Même si ce classement est surtout pertinent dans le domaine des sciences exactes, même si ses critères de jugement peuvent parfois être discutés, ne devons-nous pas nous interroger ? Car on peut en tirer un leçon qui est sans doute transposable en matière de sciences humaines : la nécessité d’un lien fort entre université et recherche. La recherche est essentielle au rayonnement de l’université. Certes, cette dernière doit répondre à une demande sociale de formation. Mais elle doit aussi conduire des activités de prospection pour élargir le champ des savoirs. Et, en sens inverse, l’université est utile à la recherche. Cette dernière est stimulée par la confrontation intellectuelle que suppose l’enseignement.
Nos facultés de droit, pour leur part, ont conservé une grande influence internationale. Nous voudrions ici saluer leur excellence et rendre hommage aux maîtres qui nous ont formé. Mais, pour maintenir ce rang, il faut rester vigilant. Dans cette perspective, comme le fait le professeur Geneviève Viney dans sa préface aux Orientations scientifiques 2006-2010 de la Mission de recherche1, il paraît indispensable d’encourager l’ouverture.
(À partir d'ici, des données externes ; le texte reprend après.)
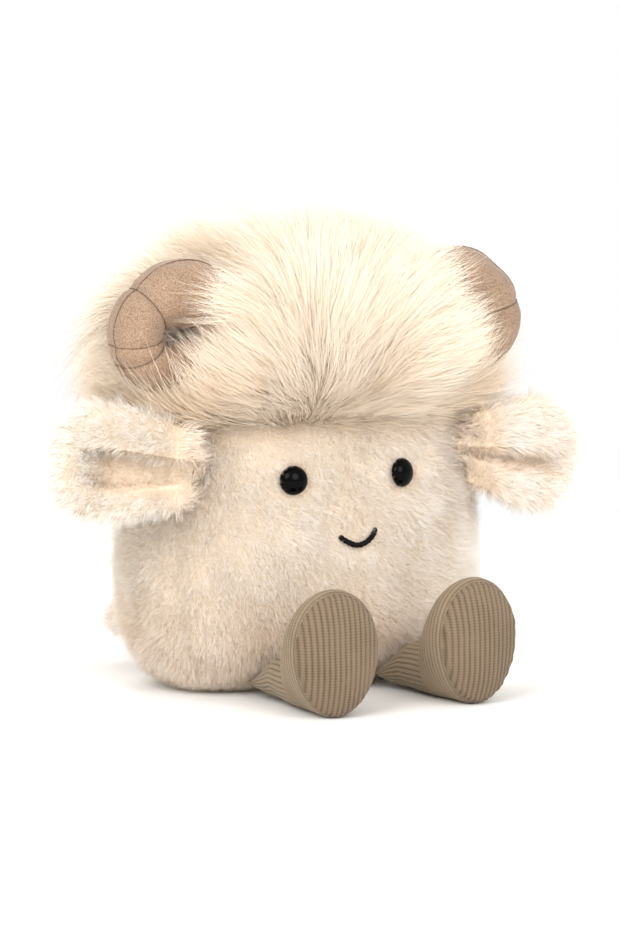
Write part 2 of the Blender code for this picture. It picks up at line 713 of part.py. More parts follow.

Ouverture internationale, d’abord. Le droit a aujourd’hui de nouvelles frontières. Il n’est plus possible d’aborder les grandes questions juridiques sans vision comparative. Le dossier spécial du présent numéro en offre une illustration : dans son article intitulé « Bilan et perspectives de la recherche pénitentiaire », Josefina Alvarez regrette à juste titre « qu’à l’ère de l’Europe et de la mondialisation, peu de recherches adoptent une approche comparée ».
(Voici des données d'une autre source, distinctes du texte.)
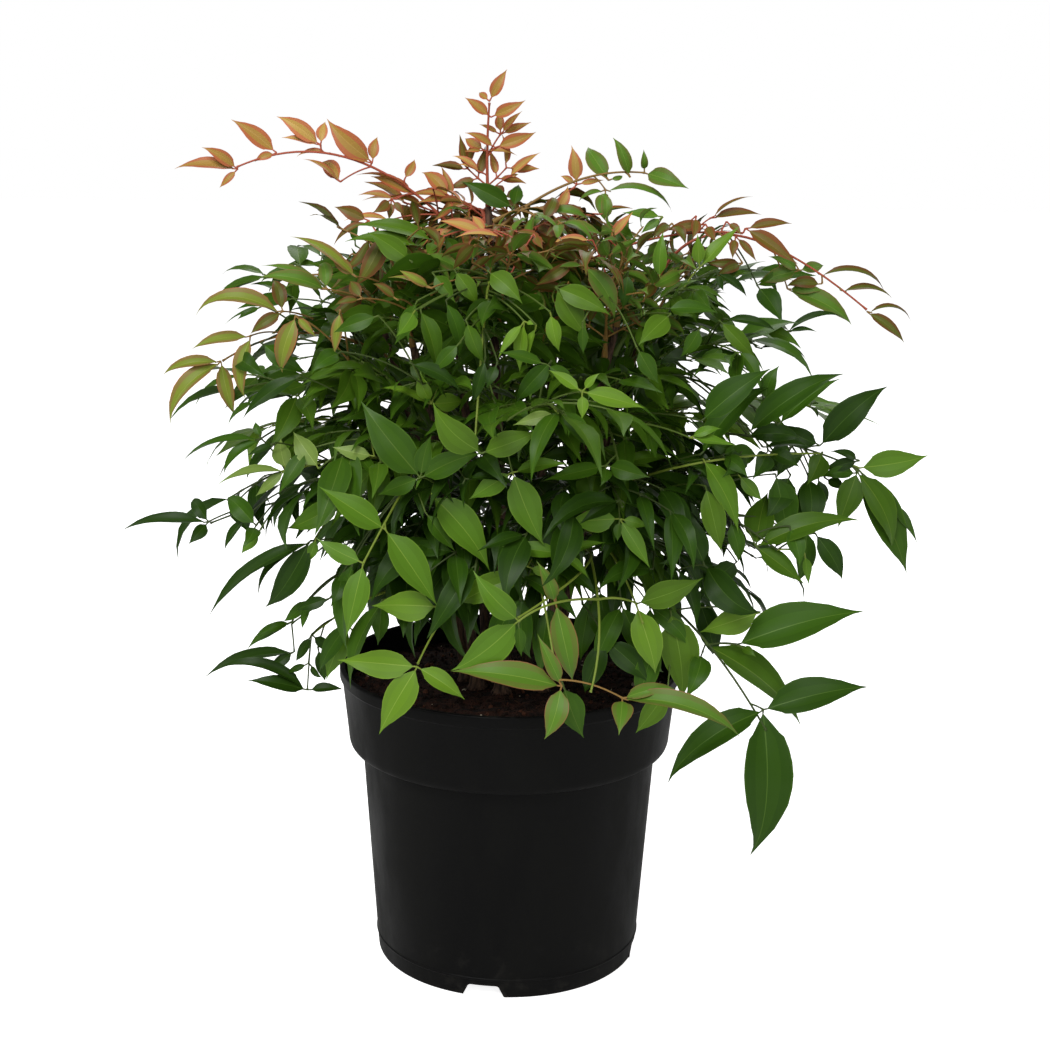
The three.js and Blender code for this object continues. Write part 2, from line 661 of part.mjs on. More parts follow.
/** A straight three-sided twig: its rings and the convex piece they bound. */
function twigBetween(from, to, normal, radiusFrom, radiusTo) {
  const tangent = to.clone().sub(from).normalize();
  const points = [
    ...ringPoints(from, tangent, normal, radiusFrom, 3),
    ...ringPoints(to, tangent, normal, radiusTo, 3),
  ];
  const triangles = tubeTriangles(2, 3);
  return { points, triangles, hull: convexPiece(points, triangles) };
}

const LEAFLET_TRIANGLES = [
  [0, 2, 4], [2, 1, 4], [1, 3, 4], [3, 0, 4],
  [0, 5, 2], [2, 5, 1], [1, 5, 3], [3, 5, 0],
];
const ALL_TRIPLES = [];
for (let a = 0; a < 6; a++) {
  for (let b = a + 1; b < 6; b++) {
    for (let c = b + 1; c < 6; c++) ALL_TRIPLES.push([a, b, c]);
  }
}

/** A pointed leaflet of eight faces, folded along its midrib and arched to its tip. */
function leafletAt(base, direction, normal, twist, length) {
  const level = new THREE.Vector3().crossVectors(direction, normal).normalize();
  const across = level.applyAxisAngle(direction, twist);
  const face = new THREE.Vector3().crossVectors(across, direction);
  const middle = along(along(base, direction, LEAFLET.widest * length), face, LEAFLET.arch * length);
  const lifted = along(middle, face, LEAFLET.fold * length);
  const half = (LEAFLET.width * length) / 2;
  const thick = (LEAFLET.thickness * length) / 2;
  const points = [
    base,
    along(along(base, direction, length), face, -LEAFLET.tipDrop * length),
    along(lifted, across, half),
    along(lifted, across, -half),
    along(middle, face, thick),
    along(middle, face, -thick),
  ];
  return { points, triangles: LEAFLET_TRIANGLES, hull: convexPiece(points, ALL_TRIPLES) };
}

/** A direction bent down by an angle in degrees. */
function drooped(direction, angle) {
  return direction.clone().addScaledVector(UP, -Math.tan(radians(angle))).normalize();
}

/** The directions along, across and square to a leaf where its stalk has a tangent. */
function leafFrame(spec, line, tangent) {
  const level = tangent.clone().setZ(0);
  const steep = level.length() < 0.3;
  const out = spec.facing !== undefined ? heading(spec.facing) : steep ? leadOf(line) : level.normalize();
  const flat = new THREE.Vector3().crossVectors(out, UP);
  const across = flat.addScaledVector(tangent, -flat.dot(tangent)).normalize();
  across.applyAxisAngle(tangent, radians(spec.roll ?? 0));
  return { tangent, across, normal: new THREE.Vector3().crossVectors(across, tangent).normalize() };
}

/** Grows one compound leaf on its stalk. A twig or leaflet that would touch a neighbour is left out. */
function growLeaf(spec, line, stalk, obstacles, seed) {
  const random = seeded(seed);
  const frameAt = (tangent) => leafFrame(spec, line, tangent);
  const parts = [];
  const roomBetween = (rootA, rootB) => (rootA === rootB ? -LEAFLET.rootOverlap : LEAFLET.clearance);
  const fits = ({ hull, points }, root) => points.every((point) => !inPot(point))
    && obstacles.every((other) => clearOf(hull, other, LEAFLET.clearance))
    && parts.every((own) => clearOf(hull, own.hull, roomBetween(own.root, root)))
    && (root <= spec.pinnae.length || stalk.hulls.every((own) => clearOf(hull, own, LEAFLET.clearance)));
  const addLeaflet = (base, direction, normal, length, root, droop = spec.droop) => {
    const turn = LEAFLET.turnSpread * (random() - 0.5);
    const sag = LEAFLET.sagSpread * (random() - 0.5);
    const twist = LEAFLET.twistSpread * (random() - 0.5);
    for (const { swing, bow, size } of LEAFLET_MOVES) {
      const swung = direction.clone().applyAxisAngle(normal, radians(turn + swing));
      const heads = drooped(swung, droop + sag + bow);
      const leaflet = leafletAt(base, heads, normal, radians(twist), length * size);
      if (fits(leaflet, root)) {
        parts.push({ ...leaflet, root });
        return;
      }
    }
  };

  const pairs = spec.pinnae.length;
  const bare = spec.bare ?? STALK.bare;
  const tip = frameAt(line.getTangent(1));
  const tipSeat = along(line.v2, tip.tangent, -LEAFLET.sunk);
  addLeaflet(tipSeat, tip.tangent, tip.normal, spec.leaflet, pairs, spec.endDroop ?? spec.droop);
  spec.pinnae.forEach((leaflets, pair) => {
    const part = mix(bare, 1, Math.sin((pair / pairs) * (Math.PI / 2)));
    const { tangent, across, normal } = frameAt(line.getTangent(part));
    const joint = onStalk(line, part);
    for (const side of [-1, 1]) {
      const size = spec.leaflet * mix(LEAFLET.smallest, LEAFLET.largest, random());
      const splay = radians(leaflets > 1 ? PINNA.splay : LEAFLET.splay);
      const forward = tangent.clone().multiplyScalar(Math.cos(splay));
      const lead = along(forward, across, side * Math.sin(splay));
      if (leaflets === 1) {
        addLeaflet(along(joint, lead, -LEAFLET.jointSunk), lead, normal, size, pair);
        continue;
      }
      const reach = drooped(lead, spec.droop * PINNA.droop);
      const end = along(joint, reach, PINNA.length * spec.leaflet);
      const twig = twigBetween(joint, end, normal, PINNA.radius, PINNA.tipRadius);
      if (!fits(twig, pair)) continue;
      const root = pairs + 1 + 2 * pair + (side + 1) / 2;
      parts.push({ ...twig, root });
      addLeaflet(along(end, reach, -LEAFLET.sunk), reach, normal, PINNA.endSize * size, root);
      for (const turn of [-LEAFLET.splay, LEAFLET.splay]) {
        const aside = reach.clone().applyAxisAngle(normal, radians(turn));
        addLeaflet(along(end, reach, -PINNA.sideBack), aside, normal, PINNA.sideSize * size, root);
      }
    }
  });
  return parts;
}

/** The stalk of a compound leaf, three-sided and tapered. */
function makeStalk(line) {
  const across = new THREE.Vector3().crossVectors(leadOf(line), UP);
  const rings = Array.from({ length: STALK.segments + 1 }, (_, i) => {
    const part = i / STALK.segments;
    const tangent = line.getTangent(part);
    const normal = new THREE.Vector3().crossVectors(across, tangent).normalize();
    return ringPoints(line.getPoint(part), tangent, normal, mix(STALK.baseRadius, STALK.tipRadius, part), 3);
  });
  const shell = tubeTriangles(2, 3);
  return {
    points: rings.flat(),
    triangles: tubeTriangles(rings.length, 3),
    hulls: rings.slice(1).map((ring, i) => convexPiece([...rings[i], ...ring], shell)),
  };
}

/** Every compound leaf as a mesh: the stalks are routed first, then the leaflets grow between them. */
function makeLeaves(canes) {
  const taken = [];
  const routed = [];
  for (const spec of withTipLeaves([...FEATURE_LEAVES, ...fillLeaves()])) {
    const line = routeStalk(spec, canes, taken);
    if (!line) continue;
    taken.push(...stretchesOf(line, STALK.segments));
    routed.push({ spec, line, stalk: makeStalk(line) });
  }
  const limbs = canes.flatMap((cane) => cane.pieces);
  const grown = [];
  return routed.map(({ spec, line, stalk }, i) => {
    const otherStalks = routed.filter((_, j) => j !== i).flatMap((other) => other.stalk.hulls);
    const obstacles = [...limbs, ...otherStalks, ...grown];
    for (let attempt = 0; attempt < ATTEMPTS; attempt++) {
      const parts = growLeaf(spec, line, stalk, obstacles, i + 1 + attempt * routed.length);
      let solid = solidOf(closedGeometry(stalk.points, stalk.triangles));
      for (const part of parts) solid = solid.add(solidOf(closedGeometry(part.points, part.triangles)));
      const geometry = griddedGeometry(solid);
      if (!geometry) continue;
      grown.push(...parts.map((part) => part.hull));
      return piece(`leaf_${spec.name}`, geometry, TINTS[spec.tint], 0.5);
    }
    throw new Error(`leaf_${spec.name} doesn't close`);
  });
}

// ---------------------------------------------------------------- the plant

const group = new THREE.Group();
const canes = CANES.map(makeCane);
group.add(makePot(), makeSoil(), ...canes.map((cane) => cane.mesh), ...makeLeaves(canes));

export default group;
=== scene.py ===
"""Heavenly bamboo in a round nursery pot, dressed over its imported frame.

Lengths in the tables are millimetres and meshes are made in metres. +Z is up, and the origin is the
middle of the pot's underside. Azimuths are degrees from +X towards +Y, so the front is at -90.
"""

import bisect
import json
import logging
import math
from dataclasses import dataclass, field, replace
from enum import Enum, IntEnum
from typing import Callable, Iterable, Sequence

import bpy
from bpy.types import Material, Mesh, Node, NodeSocket, NodeTree, Object
from mathutils import Matrix, Quaternion, Vector, noise
from mathutils.bvhtree import BVHTree

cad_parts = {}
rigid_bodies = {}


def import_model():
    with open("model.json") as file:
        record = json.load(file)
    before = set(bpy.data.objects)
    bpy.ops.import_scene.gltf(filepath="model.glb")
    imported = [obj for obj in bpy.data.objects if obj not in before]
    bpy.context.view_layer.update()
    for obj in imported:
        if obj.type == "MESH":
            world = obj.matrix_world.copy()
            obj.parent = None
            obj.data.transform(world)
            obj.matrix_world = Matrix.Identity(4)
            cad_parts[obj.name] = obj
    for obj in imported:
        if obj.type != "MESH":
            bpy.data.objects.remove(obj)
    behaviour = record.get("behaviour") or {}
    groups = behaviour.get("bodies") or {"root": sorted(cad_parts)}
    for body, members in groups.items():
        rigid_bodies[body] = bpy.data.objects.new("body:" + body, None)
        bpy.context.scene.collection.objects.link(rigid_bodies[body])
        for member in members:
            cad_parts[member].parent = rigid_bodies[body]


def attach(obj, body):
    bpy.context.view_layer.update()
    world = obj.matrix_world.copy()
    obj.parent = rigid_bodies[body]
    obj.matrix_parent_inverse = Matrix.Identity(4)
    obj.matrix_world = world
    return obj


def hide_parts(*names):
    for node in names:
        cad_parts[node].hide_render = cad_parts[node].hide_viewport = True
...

Ouverture sur les autres disciplines, ensuite. Un seul exemple, d’actualité : la Mission lance un appel à contributions sur le thème « Le droit de la famille face à la diversité culturelle et religieuse ». Il est clair qu’un tel sujet, dont les enjeux vont de soi, gagnerait à être traité par des équipes mixtes, composées à la fois de juristes et de sociologues. On connaît pourtant les difficultés de constitution de telles équipes.
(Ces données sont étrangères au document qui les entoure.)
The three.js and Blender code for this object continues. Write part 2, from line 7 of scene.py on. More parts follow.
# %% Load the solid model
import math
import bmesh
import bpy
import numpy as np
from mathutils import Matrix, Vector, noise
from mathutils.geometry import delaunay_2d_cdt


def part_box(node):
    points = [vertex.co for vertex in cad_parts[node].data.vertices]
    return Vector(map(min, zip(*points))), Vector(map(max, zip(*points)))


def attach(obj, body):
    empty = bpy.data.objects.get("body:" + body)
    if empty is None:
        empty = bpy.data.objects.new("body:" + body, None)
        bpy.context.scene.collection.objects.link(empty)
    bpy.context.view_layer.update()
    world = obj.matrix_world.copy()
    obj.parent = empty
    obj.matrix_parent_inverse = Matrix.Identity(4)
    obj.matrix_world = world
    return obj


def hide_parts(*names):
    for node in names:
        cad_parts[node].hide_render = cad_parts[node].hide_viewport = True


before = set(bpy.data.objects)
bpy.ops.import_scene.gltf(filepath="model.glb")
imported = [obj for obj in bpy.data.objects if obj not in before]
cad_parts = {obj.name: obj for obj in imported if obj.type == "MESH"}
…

Ouverture, enfin, au sein même de la discipline juridique. La distinction entre les diverses branches du droit, nécessaire pour la structuration de l’enseignement, ne doit pas aboutir à un cloisonnement de la recherche. Les co-directions de thèses, les projets communs entre centres de recherche, ou encore le choix de sujets de thèses transversaux (exemple : droit pénal de l’urbanisme) se heurtent parfois à des pesanteurs institutionnelles.
Nombre de questions essentielles pour l’avenir de nos sociétés, dans le domaine des « droits naissants », illustrent ce besoin d’ouverture. Le droit de la santé, le droit des communications ou le droit de l’environnement exigent des comparaisons internationales, des approches pluridisciplinaires, et des études croisées sous l’angle civil, pénal, ou administratif. Nos universités doivent être présentes sur ces nouveaux terrains de la recherche juridique.